I giudici dell’appello cautelare hanno infatti ritenuto, prendendo in esame gli elementi offerti dalla difesa, che la perizia di parte che aveva incentrato la valutazione delle quote sulle scritture contabili delle societa’ non potesse costituire un valido parametro al fine di superare criterio legato al loro valore nominalistico) atteso che era proprio l’inattendibilita’ delle suddette scritture che aveva dato luogo all’imputazione elevata nei confronti dell’odierno ricorrente, cui e’ stato contestato fra i vari capi, il reato di falso in bilancio, la composizione del quale altro non e’ che una sintesi delle stesse scritture contabili. Dal che discende che queste ultime non possano essere poste a fondamento di una perizia di stima del valore delle quote societarie, non essendo idonee a determinare nella fattispecie concreta il valore di mercato dei cespiti attinti dalla misura cautelare reale, stante l’assunta violazione dei criteri di correttezza e trasparenza che attengono alle comunicazioni sociali poste alla base della stessa imputazione in cui figura l’omessa indicazione di poste attive e di beni, vieppiu’ in difetto di elementi diversi offerti dalla difesa dai quali desumere attendibilmente un diverso valore del compendio sequestrato.

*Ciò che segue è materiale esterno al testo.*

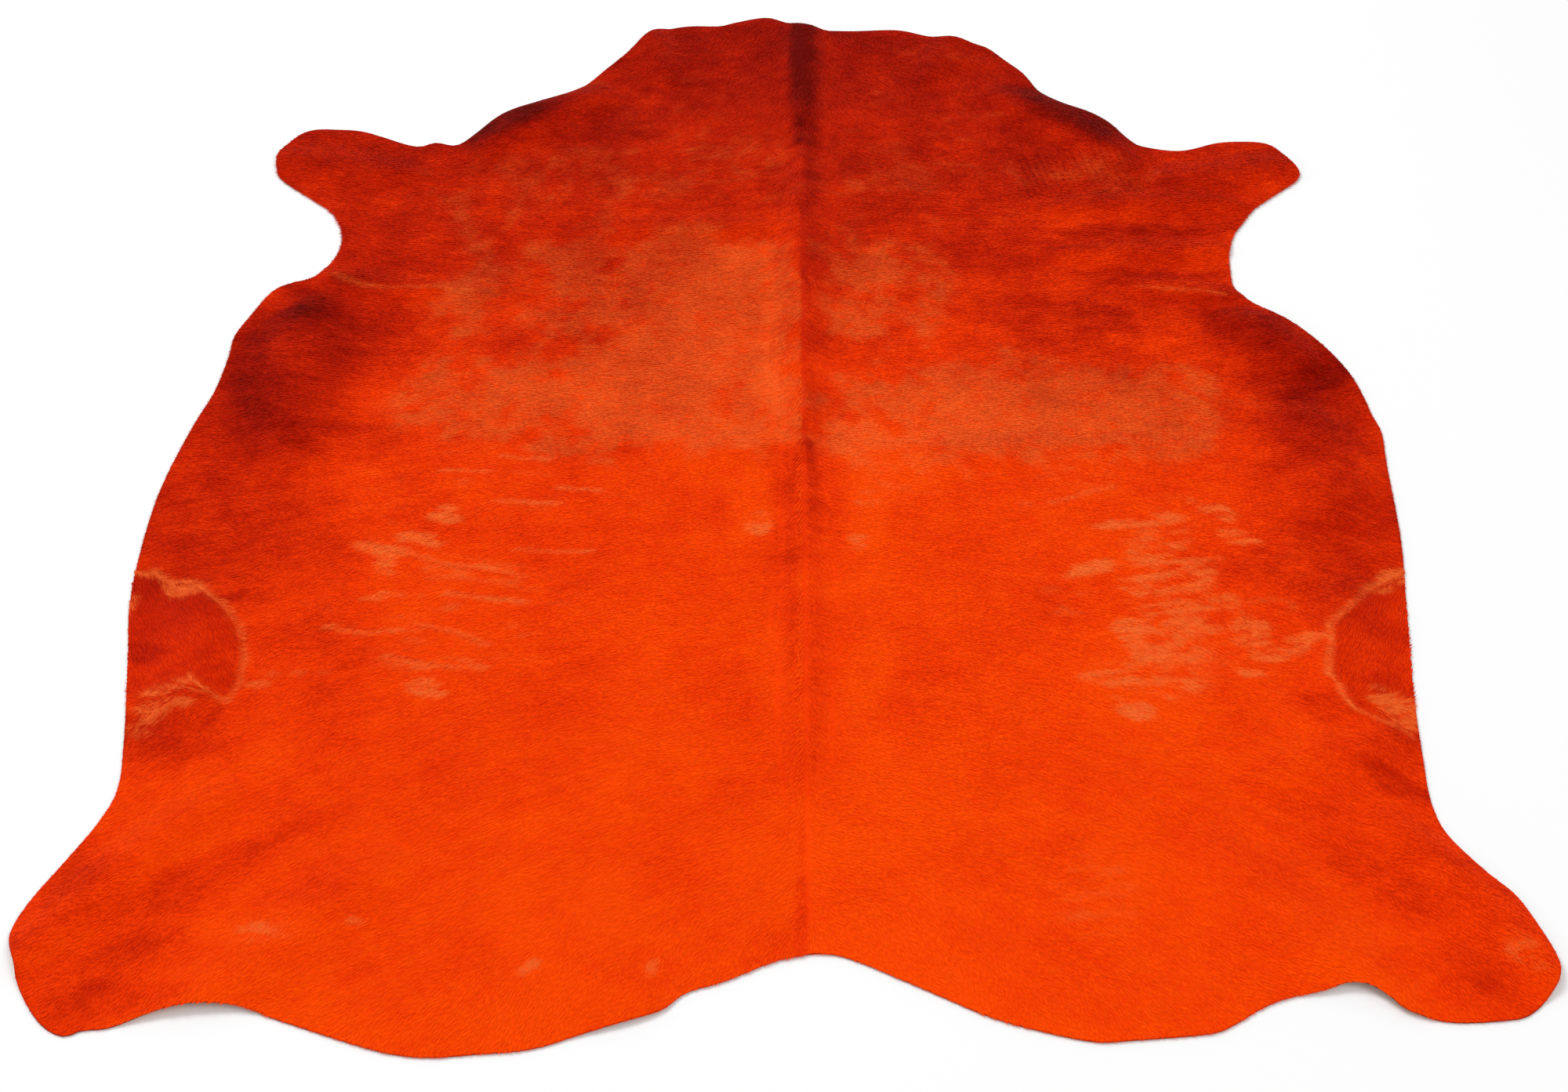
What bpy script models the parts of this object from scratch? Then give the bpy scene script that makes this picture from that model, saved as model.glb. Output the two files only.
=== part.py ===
"""Dyed hair-on cowhide, laid out flat on a floor.

The hide is one tanned skin with its coat on, trimmed round the neck, the four leg stubs,
the flanks and the rump. It is flat where it touches the floor, and it rises along the folds
that it was stored in and where the skin was never flat on the animal: at the shoulders,
armpits, flanks and hocks. Metres, +Z up, the neck towards +Y and the spine near X = 0.
"""

from typing import NamedTuple

import bmesh
import bpy
import numpy as np
from mathutils import Vector
from mathutils.geometry import delaunay_2d_cdt

MM = 0.001

# The leather is 2.4 mm thick, and its short coat, pressed flat, adds 1.6 mm.
LEATHER_THICKNESS = 2.4 * MM
PRESSED_COAT = 1.6 * MM

# Distances between the points of the sheet: along its rim, inside it and along a fold.
RIM_STEP = 20 * MM
LATTICE_STEP = 44 * MM
FOLD_STEP = 38 * MM
CLEAR_OF_RIM = 16 * MM
CLEAR_OF_FOLD = 20 * MM
SAME_POINT = 0.01 * MM

COAT_COLOUR = (0.62, 0.045, 0.003, 1.0)
COAT_ROUGHNESS = 0.6


class RimPoint(NamedTuple):
    """A point that the trimmed edge passes through, in millimetres from the middle."""

    across: float
    along: float


class Fold(NamedTuple):
    """A raised fold, in millimetres: its ends, its sideways bow, its reach and its height.

    An end that lies past the rim carries the fold out over the edge.
    """

    name: str
    start_across: float
    start_along: float
    end_across: float
    end_along: float
    bow: float
    reach: float
    height: float


# The trimmed edge, from the notch over the spine at the neck, down the left side, round the
# rump to the notch at the tail, and up the right side again.
RIM = {
    "left neck": (
        (35, 1107), (1, 1129), (-30, 1141), (-81, 1127), (-112, 1115), (-162, 1115),
        (-199, 1107), (-233, 1093), (-306, 993), (-362, 918), (-424, 885), (-467, 867),
        (-497, 842), (-530, 797), (-561, 765),
    ),
    "left front leg": (
        (-597, 772), (-620, 762), (-646, 766), (-722, 802), (-769, 809), (-813, 808),
        (-840, 788), (-864, 737), (-862, 694), (-847, 666), (-795, 619), (-754, 579),
        (-733, 525), (-734, 478), (-749, 438), (-772, 410),
    ),
    "left flank": (
        (-806, 396), (-832, 376), (-859, 319), (-880, 265), (-883, 215), (-895, 131),
        (-919, 46), (-947, -85), (-958, -208), (-958, -336), (-945, -436), (-926, -599),
        (-921, -690),
    ),
    "left hind leg": (
        (-939, -752), (-973, -820), (-1009, -889), (-1025, -945), (-1009, -997),
        (-1000, -1026), (-974, -1071), (-949, -1098), (-925, -1108), (-905, -1099),
        (-872, -1095), (-826, -1077), (-785, -1066), (-740, -1062), (-698, -1065),
    ),
    "left rump": (
        (-650, -1083), (-562, -1116), (-503, -1135), (-451, -1141), (-393, -1136),
        (-323, -1128), (-266, -1108), (-164, -1072), (-125, -1039), (-73, -1019), (-9, -987),
    ),
    "right rump": (
        (35, -976), (70, -976), (109, -991), (161, -1018), (213, -1046), (270, -1076),
        (328, -1097), (403, -1116), (455, -1114), (553, -1104), (587, -1090), (622, -1066),
        (663, -1046),
    ),
    "right hind leg": (
        (711, -1037), (745, -1028), (770, -1033), (794, -1051), (816, -1071), (873, -1086),
        (938, -1083), (972, -1075), (1003, -1046), (1021, -1018), (1024, -985), (1005, -923),
        (986, -878), (952, -838), (914, -776),
    ),
    "right flank": (
        (899, -718), (899, -636), (904, -514), (918, -345), (930, -200), (932, -34),
        (934, 35), (924, 80), (916, 126), (902, 176), (874, 234), (842, 276), (814, 307),
    ),
    "right front leg": (
        (769, 346), (742, 380), (738, 414), (741, 472), (754, 521), (770, 550), (796, 592),
        (854, 647), (878, 671), (883, 692), (870, 720), (853, 755), (833, 771), (799, 775),
        (751, 771), (688, 749),
    ),
    "right neck": (
        (625, 760), (600, 780), (569, 829), (537, 858), (487, 885), (453, 919), (429, 970),
        (397, 1012), (366, 1050), (328, 1067), (265, 1083), (226, 1098), (193, 1103),
        (121, 1100), (46, 1103),
    ),
}

# The folds. Each row holds a name, the two ends, the bow, the reach to each side and the height.
FOLDS = (
    Fold("spine at the neck", 42, 1240, 40, 700, 2, 50, 15),
    Fold("spine at the withers", 37, 790, 31, -45, -3, 66, 17),
    Fold("spine at the back", 32, 25, 31, -760, 2, 50, 10),
    Fold("front storage fold", -330, 534, 12, 540, 3, 48, 7),
    Fold("back storage fold, left", -190, -14, -4, -6, 2, 48, 7),
    Fold("back storage fold, right", 62, -6, 700, 0, -4, 52, 8),
    Fold("left neck edge", -285, 925, -540, 722, -12, 80, 14),
    Fold("left neck lift", -262, 1130, -190, 930, 6, 58, 10),
    Fold("right neck edge", 350, 925, 612, 690, 14, 80, 14),
    Fold("right neck lift", 330, 1110, 250, 920, -6, 58, 10),
    Fold("left front leg", -590, 676, -900, 742, 10, 74, 10),
    Fold("right front leg", 600, 660, 905, 716, -8, 70, 10),
    Fold("left armpit", -762, 424, -548, 372, -8, 48, 10),
    Fold("left armpit tail", -590, 384, -470, 366, 0, 42, 7),
    Fold("right armpit, upper", 420, 588, 792, 600, 6, 54, 10),
    Fold("right armpit, middle", 430, 470, 760, 482, -5, 50, 11),
    Fold("right armpit, lower", 556, 392, 760, 356, 4, 44, 9),
    Fold("left shoulder", -752, 372, -746, -70, -26, 124, 20),
    Fold("right shoulder, front", 690, 318, 850, 172, 10, 92, 17),
    Fold("right shoulder, back", 800, 120, 836, -190, 14, 104, 18),
    Fold("left ribs", -330, 330, -520, -260, -40, 210, 5),
    Fold("right ribs", 320, 300, 470, -300, 36, 210, 5),
    Fold("left flank", -862, -270, -858, -580, 18, 88, 12),
    Fold("right flank", 842, -270, 830, -590, -16, 84, 12),
    Fold("left hock", -742, -676, -1034, -1036, -14, 72, 16),
    Fold("left thigh", -520, -790, -850, -1130, 16, 96, 14),
    Fold("right hock", 806, -722, 1040, -1066, 12, 72, 15),
    Fold("right thigh", 560, -760, 840, -1096, -14, 96, 13),
    Fold("right thigh, front", 640, -696, 900, -590, 8, 66, 10),
    Fold("rump", -300, -900, -180, -1130, 10, 120, 6),
)

# A fold's foot comes in to this share of its reach at the two ends.
REACH_AT_ENDS = 0.4


def centred(points):
    """Returns the points, moved so that the box round them has its middle at the origin."""
    return points - (points.max(axis=0) + points.min(axis=0)) / 2


def smooth_rim():
    """Runs a closed Catmull-Rom curve through the rim's points and spaces it out evenly."""
    stretches = [[RimPoint(*row) for row in rows] for rows in RIM.values()]
    knots = np.array([point for rows in stretches for point in rows]) * MM
    before, after = np.roll(knots, 1, axis=0), np.roll(knots, -1, axis=0)
    beyond = np.roll(knots, -2, axis=0)
    t = np.linspace(0, 1, 16, endpoint=False)[None, :, None]
    a, b, c, d = (p[:, None, :] for p in (before, knots, after, beyond))
    curve = 0.5 * (2 * b + (c - a) * t + (2 * a - 5 * b + 4 * c - d) * t**2)
    curve = (curve + 0.5 * (3 * b - a - 3 * c + d) * t**3).reshape(-1, 2)
    closed = np.vstack([curve, curve[:1]])
    length = np.concatenate([[0], np.cumsum(np.linalg.norm(np.diff(closed, axis=0), axis=1))])
    places = np.linspace(0, length[-1], round(length[-1] / RIM_STEP), endpoint=False)
    return centred(np.stack([np.interp(places, length, axis) for axis in closed.T], axis=1))


def fold_axes(fold):
    """Returns the fold's middle, half its run as a vector, and the unit vector across it."""
    start = np.array([fold.start_across, fold.start_along]) * MM
    end = np.array([fold.end_across, fold.end_along]) * MM
    half_run = (end - start) / 2
    across = np.array([-half_run[1], half_run[0]]) / np.linalg.norm(half_run)
    return (start + end) / 2, half_run, across


def local_reach(fold, u):
    """Returns how far the fold reaches sideways at u, which runs from -1 to 1 along it."""
    return fold.reach * MM * (REACH_AT_ENDS + (1 - REACH_AT_ENDS) * (1 - u**2))


def fold_height(points):
    """Adds up the folds.

    Along a fold u runs from -1 to 1, and across it v is 0 on the bowed crest and 1 at the
    foot. The height is a squared cosine of v, and it fades to nothing at both ends.
    """
    height = np.zeros(len(points))
    for fold in FOLDS:
        middle, half_run, across = fold_axes(fold)
        u = np.clip((points - middle) @ half_run / (half_run @ half_run), -1, 1)
        crest = fold.bow * MM * (1 - u**2)
        v = np.clip(np.abs((points - middle) @ across - crest) / local_reach(fold, u), 0, 1)
        height += fold.height * MM * (1 - u**4) * np.cos(v * np.pi / 2) ** 2
    return height


def fold_points(fold):
    """Returns points along the fold's crest, along its feet, and halfway between them."""
    middle, half_run, across = fold_axes(fold)
    u = np.linspace(-1, 1, round(2 * np.linalg.norm(half_run) / FOLD_STEP) + 1)[1:-1]
    crest = middle + u[:, None] * half_run + (fold.bow * MM * (1 - u**2))[:, None] * across
    aside = local_reach(fold, u)[:, None] * across
    return np.vstack([crest + share * aside for share in (-1, -0.5, 0, 0.5, 1)])


def gap_to(points, others):
    """Returns each point's distance to the nearest of the others."""
    return np.linalg.norm(points[:, None] - others[None], axis=2).min(axis=1)


def inside(points, rim):
    """Tells which points lie inside the rim, by how often a ray from each one crosses it."""
    x, y = points[:, None, 0], points[:, None, 1]
    x0, y0 = rim.T
    x1, y1 = np.roll(rim, -1, axis=0).T
    spans = (y0 > y) != (y1 > y)
    rise = np.where(y1 == y0, 1, y1 - y0)
    return (spans & (x < x0 + (x1 - x0) * (y - y0) / rise)).sum(axis=1) % 2 == 1


def inner_points(rim):
    """Returns the points inside the rim: those of the folds, and an even lattice between them."""
    creased = np.vstack([fold_points(fold) for fold in FOLDS])
    creased = creased[inside(creased, rim) & (gap_to(creased, rim) > CLEAR_OF_RIM)]
    reach = np.abs(rim).max(axis=0)
    rows = np.arange(-reach[1], reach[1], LATTICE_STEP * np.sqrt(3) / 2)
    columns = np.arange(-reach[0], reach[0], LATTICE_STEP)
    x, y = np.meshgrid(columns, rows)
    x[1::2] += LATTICE_STEP / 2
    lattice = np.stack([x.ravel(), y.ravel()], axis=1)
    lattice = lattice[inside(lattice, rim) & (gap_to(lattice, rim) > CLEAR_OF_RIM)]
    return np.vstack([creased, lattice[gap_to(lattice, creased) > CLEAR_OF_FOLD]])


def hide_sheet():
    """Fills the rim with a triangulated sheet and lifts its points onto the folds."""
    rim = smooth_rim()
    flat = np.vstack([rim, inner_points(rim)])
    turns = [(i, (i + 1) % len(rim)) for i in range(len(rim))]
    vertices, _, faces, *_ = delaunay_2d_cdt(
        [Vector(point) for point in flat], turns, [], 1, SAME_POINT
    )
    plan = np.array([tuple(vertex) for vertex in vertices])
    mesh = bpy.data.meshes.new("hide")
    mesh.from_pydata(np.column_stack([plan, fold_height(plan)]).tolist(), [], faces)
    return mesh


def face_upwards(mesh):
    """Turns every face of the sheet to look up, so that its thickness is added on top."""
    sheet = bmesh.new()
    sheet.from_mesh(mesh)
    down = [face for face in sheet.faces if face.normal.z < 0]
    bmesh.ops.reverse_faces(sheet, faces=down)
    sheet.to_mesh(mesh)
    sheet.free()


def coat_material():
    """Returns the plain dyed coat."""
    material = bpy.data.materials.new("dyed_coat")
    material.use_nodes = True
    shader = material.node_tree.nodes["Principled BSDF"]
    shader.inputs["Base Color"].default_value = COAT_COLOUR
    shader.inputs["Roughness"].default_value = COAT_ROUGHNESS
    shader.inputs["Metallic"].default_value = 0.0
    return material


def build_hide(collection):
    """Makes the hide: the folded sheet, thickened upwards so that its underside rests level."""
    mesh = hide_sheet()
    face_upwards(mesh)
    mesh.materials.append(coat_material())
    hide = bpy.data.objects.new("hide", mesh)
    collection.objects.link(hide)
    thickness = hide.modifiers.new("thickness", "SOLIDIFY")
    thickness.thickness = LEATHER_THICKNESS + PRESSED_COAT
    thickness.offset = 1.0
    return hide


def main():
    """Clears the scene and builds the hide in its own collection."""
    for old in list(bpy.data.objects):
        bpy.data.objects.remove(old, do_unlink=True)
    collection = bpy.data.collections.new("cowhide_rug")
    bpy.context.scene.collection.children.link(collection)
    build_hide(collection)


main()
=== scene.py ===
"""Looks of a dyed hair-on cowhide rug that lies flat on a pale studio floor.

The leather is one thin closed sheet on the hide's ribs, which run from the spine to the rim.
The coat is short tufts of hair that lie along the nap, in bands from the neck to the rump,
and a fringe of finer hairs leans over the trimmed edge. How dark the coat is, with the dye's
tones and painted shade and light in it, the painted salmon sheen of the brushed nap and the
pale partings are worked out once on an even plan lattice, and every piece reads them there.
Metres, +Z up, the neck towards +Y; tables in millimetres say so.
"""

import logging
import math
from dataclasses import dataclass
from enum import Enum
from typing import Any, NamedTuple, Sequence, Union

import bpy
import numpy as np
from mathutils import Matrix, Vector


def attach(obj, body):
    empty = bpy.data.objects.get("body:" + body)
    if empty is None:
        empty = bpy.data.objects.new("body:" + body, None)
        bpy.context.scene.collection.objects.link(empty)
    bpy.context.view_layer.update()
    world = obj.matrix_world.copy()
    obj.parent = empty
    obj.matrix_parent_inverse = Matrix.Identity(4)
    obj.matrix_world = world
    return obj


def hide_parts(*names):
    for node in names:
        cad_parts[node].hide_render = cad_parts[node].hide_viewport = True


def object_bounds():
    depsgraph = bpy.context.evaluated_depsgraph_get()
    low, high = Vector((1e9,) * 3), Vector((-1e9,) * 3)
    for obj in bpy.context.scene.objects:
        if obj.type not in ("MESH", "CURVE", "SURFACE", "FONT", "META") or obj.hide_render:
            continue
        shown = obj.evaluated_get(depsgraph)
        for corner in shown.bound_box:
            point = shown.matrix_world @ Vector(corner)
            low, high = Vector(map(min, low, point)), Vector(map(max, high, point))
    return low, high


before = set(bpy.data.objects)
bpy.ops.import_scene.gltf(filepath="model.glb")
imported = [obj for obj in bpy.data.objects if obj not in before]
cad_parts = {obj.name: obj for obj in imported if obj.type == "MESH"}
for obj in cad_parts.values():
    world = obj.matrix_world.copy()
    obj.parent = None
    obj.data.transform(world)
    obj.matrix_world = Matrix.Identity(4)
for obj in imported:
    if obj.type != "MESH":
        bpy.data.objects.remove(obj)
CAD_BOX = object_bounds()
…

Siffatto rilievo risulta del tutto tralasciato dal ricorso che si diffonde in doglianze astratte in ordine al principio di proporzionalita’ ed all’esatta quantificazione del valore dei beni oggetto di apprensione secondo i criteri di mercato, senza affatto confrontarsi sull’incidenza delle scritture contabili sul bilancio che la difesa ritiene cio’ nondimeno utilizzabile.
Il ricorso deve pertanto essere dichiarato inammissibile. Segue a tale esito la condanna del ricorrente a norma dell’articolo 616 c.p.p. al pagamento delle spese processuali e, non sussistendo elementi per ritenere che abbia proposto la presente impugnativa senza versare in colpa nella determinazione della causa di inammissibilita’, al versamento della somma equitativamente liquidata alla Cassa delle Ammende.
P.Q.M.
Dichiara inammissibile il ricorso e condanna il ricorrente al pagamento delle spese processuali e al versamento della somma di Euro 2.000 in favore della Cassa delle Ammende.